After a few hours of wardrobe selection, hair and makeup, the cast and crew drove to the first location at the Salton Sea. Whaley’s professionalism and calm under fire was again tested before she ever took her camera out of the bag.
“We get to the location,” she says, “and there’s a lot of dead fish. The Salton Sea is known to be pretty stinky, but we get out of the car and everyone starts gagging because it was just so horrible. The first location we had to leave; you couldn’t even step out of the car without vomiting. I said, ‘Okay, let’s get back in the car and find the next location.’ Some people might break down—’Oh, no, this is the location I wanted to shoot at, and it’s not working!’ I never get upset at a photo shoot. I always think of what’s next, what can I do to solve this problem. So we went to the next location, and it was great.

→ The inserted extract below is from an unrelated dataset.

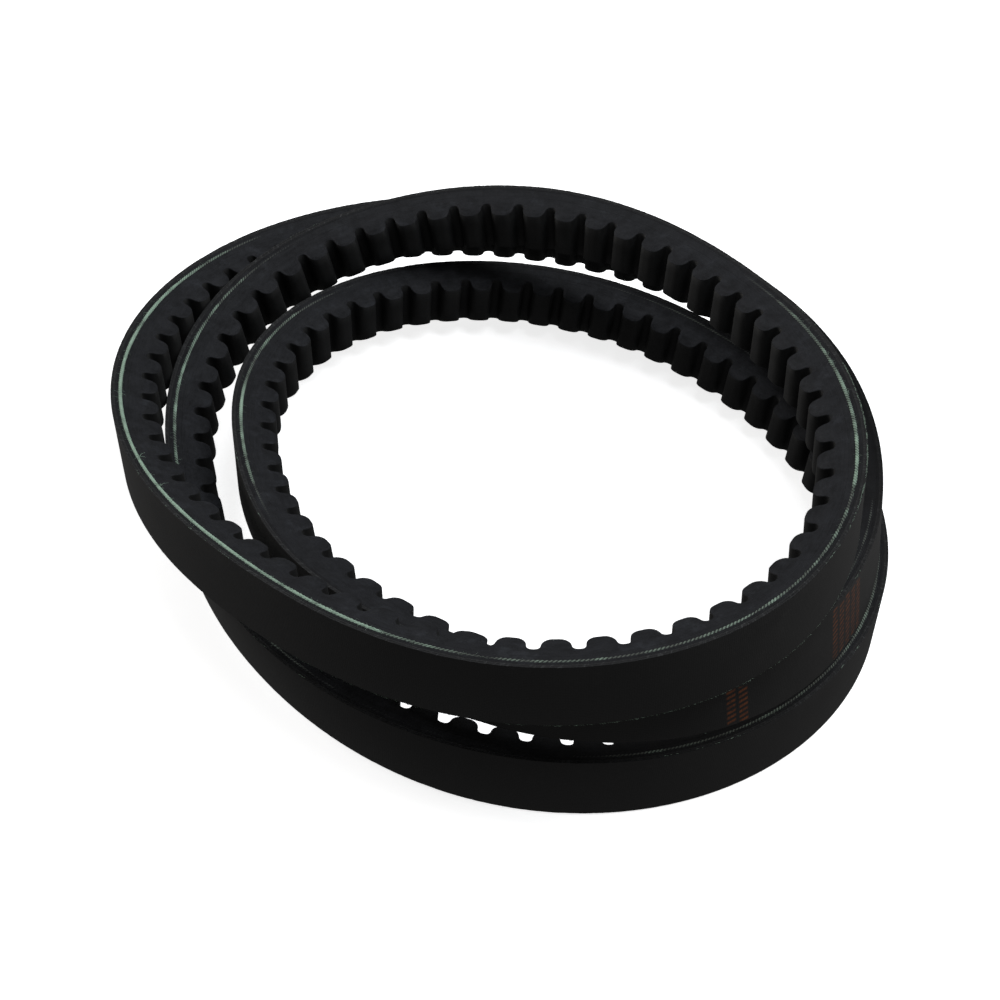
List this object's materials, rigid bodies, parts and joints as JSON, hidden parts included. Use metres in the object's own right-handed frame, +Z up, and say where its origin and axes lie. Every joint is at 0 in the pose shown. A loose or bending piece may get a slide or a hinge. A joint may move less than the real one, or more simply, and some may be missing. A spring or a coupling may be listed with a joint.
{
  "type": "v belt",
  "caption": "Endless raw-edge rubber V belt with moulded cogs on its inner side and a fabric back, laid on edge in a three-turn coil.",
  "frame": {"origin": "centre of the coil's bounding box, on the floor it stands on", "axes": "+Z up out of the floor, along the coil's axis; -Y towards the side where the top turn crosses the others"},
  "size_m": [0.1444, 0.1434, 0.0447],
  "materials": {
    "back_fabric": "matte rubbered canvas",
    "inner_fabric": "matte rubbered canvas",
    "cushion_rubber": "ground matte",
    "tensile_cord": "twisted fibre cord",
    "adhesion_gum": "ground matte",
    "cog_rubber": "ground matte flanks, smoother moulded cogs"
  },
  "bodies": {
    "root": {"outer_fabric_ply": "back_fabric", "inner_fabric_ply": "inner_fabric", "cushion_rubber": "cushion_rubber", "tensile_cord_1": "tensile_cord", "tensile_cord_2": "tensile_cord", "tensile_cord_3": "tensile_cord", "tensile_cord_4": "tensile_cord", "tensile_cord_5": "tensile_cord", "tensile_cord_6": "tensile_cord", "tensile_cord_7": "tensile_cord", "tensile_cord_8": "tensile_cord", "adhesion_gum": "adhesion_gum", "compression_rubber": "cog_rubber"}
  },
  "joints": []
}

“We had my [Toyota] Sequoia and the table with all the clothes and shoes and accessories,” Whaley continues, “and a chair on the side for touchups. We set up our own little booth on the location, which was really helpful. We got there around 2 p.m., which was a little bit later than I had anticipated, but like I said, I made do with what I had. So I didn’t take one break. I literally just shot straight through for six hours until the sun went down. I could have shot for another five hours.”

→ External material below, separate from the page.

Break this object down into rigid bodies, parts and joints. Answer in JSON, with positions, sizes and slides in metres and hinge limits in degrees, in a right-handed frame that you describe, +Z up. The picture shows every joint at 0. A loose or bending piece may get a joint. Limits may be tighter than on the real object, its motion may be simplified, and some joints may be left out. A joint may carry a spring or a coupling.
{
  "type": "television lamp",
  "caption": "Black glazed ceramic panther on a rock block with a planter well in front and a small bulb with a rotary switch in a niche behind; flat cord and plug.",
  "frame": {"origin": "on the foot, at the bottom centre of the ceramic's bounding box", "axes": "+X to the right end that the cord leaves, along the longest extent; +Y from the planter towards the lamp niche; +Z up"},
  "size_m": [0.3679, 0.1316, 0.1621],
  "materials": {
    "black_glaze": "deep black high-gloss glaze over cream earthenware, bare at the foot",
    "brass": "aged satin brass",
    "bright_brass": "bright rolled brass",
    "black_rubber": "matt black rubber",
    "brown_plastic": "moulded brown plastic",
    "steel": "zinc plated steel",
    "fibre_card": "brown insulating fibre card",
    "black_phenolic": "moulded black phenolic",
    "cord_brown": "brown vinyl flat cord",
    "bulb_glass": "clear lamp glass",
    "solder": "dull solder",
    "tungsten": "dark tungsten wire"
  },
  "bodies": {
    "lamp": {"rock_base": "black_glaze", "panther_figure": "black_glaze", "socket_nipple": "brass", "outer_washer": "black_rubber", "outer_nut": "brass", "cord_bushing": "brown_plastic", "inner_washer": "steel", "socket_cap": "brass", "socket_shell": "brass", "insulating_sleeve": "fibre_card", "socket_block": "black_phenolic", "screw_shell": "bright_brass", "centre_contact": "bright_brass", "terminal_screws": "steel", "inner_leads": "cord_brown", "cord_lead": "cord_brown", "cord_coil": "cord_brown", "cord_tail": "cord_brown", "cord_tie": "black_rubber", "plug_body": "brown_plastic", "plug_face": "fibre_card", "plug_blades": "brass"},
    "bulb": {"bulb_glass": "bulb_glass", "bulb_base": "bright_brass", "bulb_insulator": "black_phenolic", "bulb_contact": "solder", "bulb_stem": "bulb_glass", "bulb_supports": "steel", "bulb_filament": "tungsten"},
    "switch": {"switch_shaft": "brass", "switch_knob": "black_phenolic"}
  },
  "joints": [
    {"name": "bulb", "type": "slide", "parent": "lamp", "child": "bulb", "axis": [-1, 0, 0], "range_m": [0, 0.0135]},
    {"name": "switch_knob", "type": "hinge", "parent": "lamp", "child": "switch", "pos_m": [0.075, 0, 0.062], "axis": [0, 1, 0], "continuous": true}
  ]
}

The shoot in the can, Whaley and crew retreated to the designer’s home to make sure everyone left with their own possessions. Then she began the long drive home in the dark. After midnight in L.A., rather than heading straight to bed, the photographer began her download. After two weeks of preproduction and a long shoot day, it would all come down to a few hours of importing and editing followed by a week of post-production to make the images match her vision. (Whaley is passionate about capturing her images in-camera. She doesn’t do much digital imaging beyond color correction, skin retouching, contrast and sharpness control.)
In the end, Whaley added a half dozen iconic images to her portfolio and was able to widen her production comfort zone—which she has maintained in subsequent shoots. It’s how professionals improve their game.
“I try to always up what I’ve done on my last photo shoot,” she says, “and I always feel like I’m learning from each new shoot. By getting a bigger crew and well-known fashion designers and stylists and professionals, this photo shoot definitely captured that.”
Rachel Whaley has worked with Playboy, 944 and Nylon magazines.